One of the things I love about writing
fantasy is that you get to create a different world. Since you’re making it up,
you can fill the world with all sorts of interesting things that are impossible
in the real world. Pet dragons, floating cities, dust that gives you prophetic
dreams, … things that would make life very different if they existed.
However, too many imaginary things
would overwhelm your reader—and strain your power of invention—so most of the
food, clothes, and everyday objects will be borrowed from reality. But even
here, you get to choose from a world’s-worth of civilization. Do your
characters live in an agrarian kingdom, or are they part of a nomadic tribe?
What is the climate where they live—temperate, tropical, or positively arctic?
And what sorts of objects and technology do they possess?
But you can’t mix-and-match just any details
you like. Cars don’t make sense in a stone-age setting. Where would they come
from? How would they be fueled? Similarly, if you have horse-drawn carriages,
you need carriage-makers, and they
need leather-workers, wood-workers, and blacksmiths. These trades don’t have to
play a role in your story, but their existence has to make sense in your
setting.
One way to get a sense of what objects
and activities can reasonably be combined is to choose a historical period—say,
France in the late 1700s. Things that went together in reality are plausible
together in fantasy.
For example, in the story I am working
on now, The Slipper Ball, the MC’s
family traditionally made and sold a really excellent pear preserve. Fruit
preserves have been around for a long time, so that aspect isn’t a problem, but
being able to bottle and ship them without spoilage is another matter. What
equipment is needed? How non-industrial can I make this world while still
making the sale of specialty jam plausible?

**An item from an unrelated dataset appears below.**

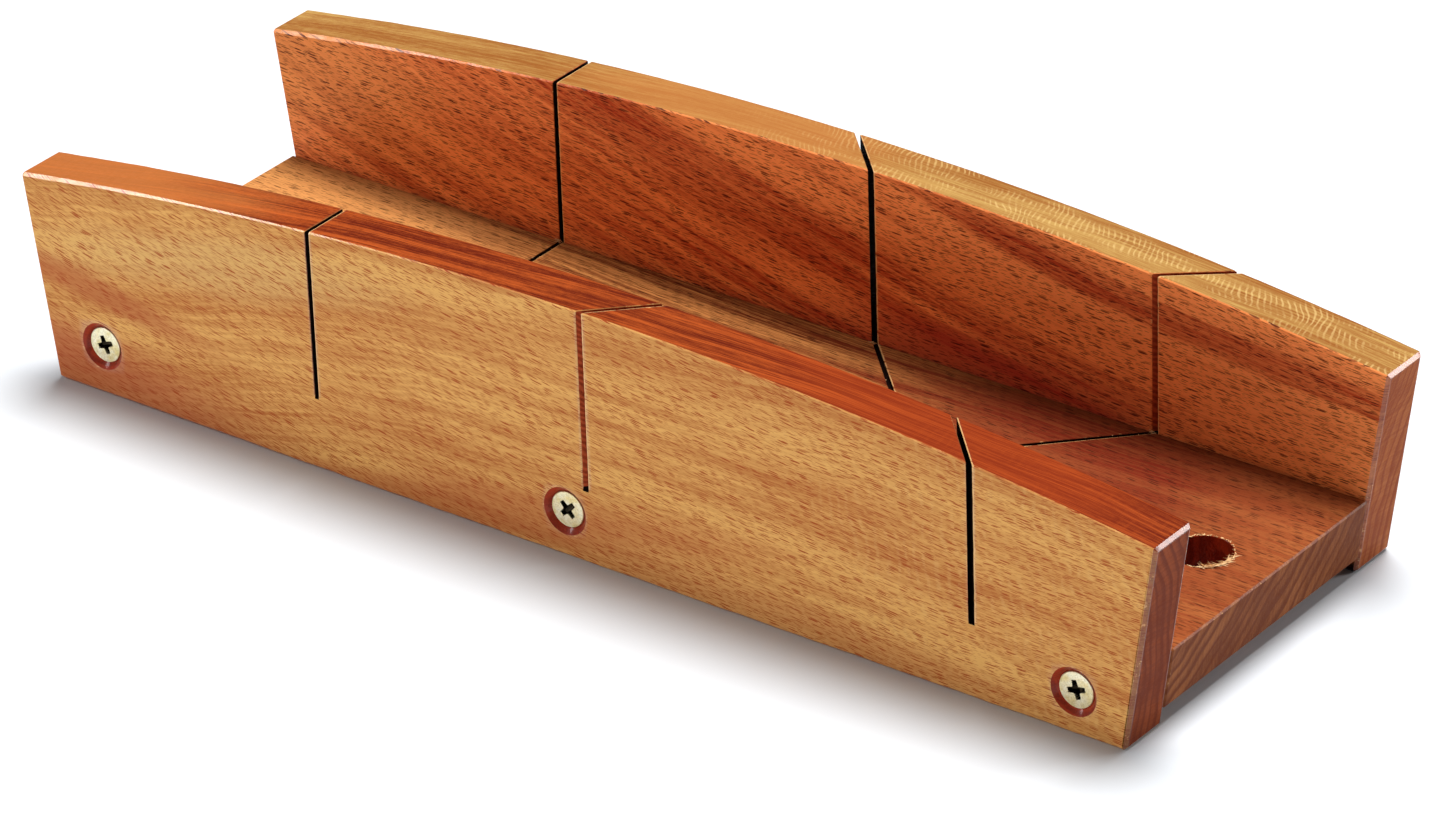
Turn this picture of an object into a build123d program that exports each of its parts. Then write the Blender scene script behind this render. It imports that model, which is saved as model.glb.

Glass jars could be hand-blown, but the
rings and lids I use for my own jam are probably stamped out of big sheets of
metal in some enormous, highly automated factory. Hmm… a system using wax rings and metal discs
existed in the 1830s, and that technology seems within this world’s
capabilities. That doesn’t mean I’m going to bore the reader with the details
of how the jars are sealed—the technology isn’t wildly out of reach and that’s
all I’m looking for. For that matter, I could just have specified that one of
the fictional ingredients, lemonroot, has amazing preservative properties.
That brings me to a related point—I want
the world to be plausible, but I don’t want to go into a lot of unnecessary
detail. I have scenes set in the kitchen, and some baking takes place there, so
I probably have to decide whether there is a free-standing oven or just some
sort of shelf set into a great hearth. I don’t
need to discuss where they get the wood for the fire, since there are trees and
forests nearby and the reader can just assume the existence of woodcutters or
some equivalent tradesman.
Even if you do simplify your
world-building by tying it to a historical period, inventions that coexisted in
reality don’t necessarily have to go
together in your world. The American colonists had both guns and printing
presses, but maybe your world has
extensive libraries and no firearms at all. Or maybe there are enough guns for
the Wild West, but all the wanted posters and news-sheets are laboriously
hand-lettered. Your imaginary world, your choice.
Furthermore, different geographic areas
can have different levels and kinds of technology (within reason). The Fourth
Kingdom needn't be particularly industrialized if they can import their jam
jars and iron stoves from the Second Kingdom. Since the story doesn’t take
place in the Second Kingdom, I can skip over exactly how the Second Kingdom has
organized its industry. The silk for their ball gowns comes from the First
Kingdom, perhaps, which is known for its textiles. But whether that silk comes
from silkworms raised on mulberry leaves, or domesticated spiders, or fields of
silkweed doesn’t matter—it just matters that the reader knows their finest
gowns have the texture and shine of silk.
And finally, no matter how much work you put into it, no imaginary world is going to be perfectly consistent and it isn't worth the time to try to make it so. The important thing is to avoid having the reader stop in the middle of the story and say, "What the heck? You don't weave on a spinning wheel!!* Even I know that!"
*Yes, I really saw this--and in a retelling of Sleeping Beauty, no less.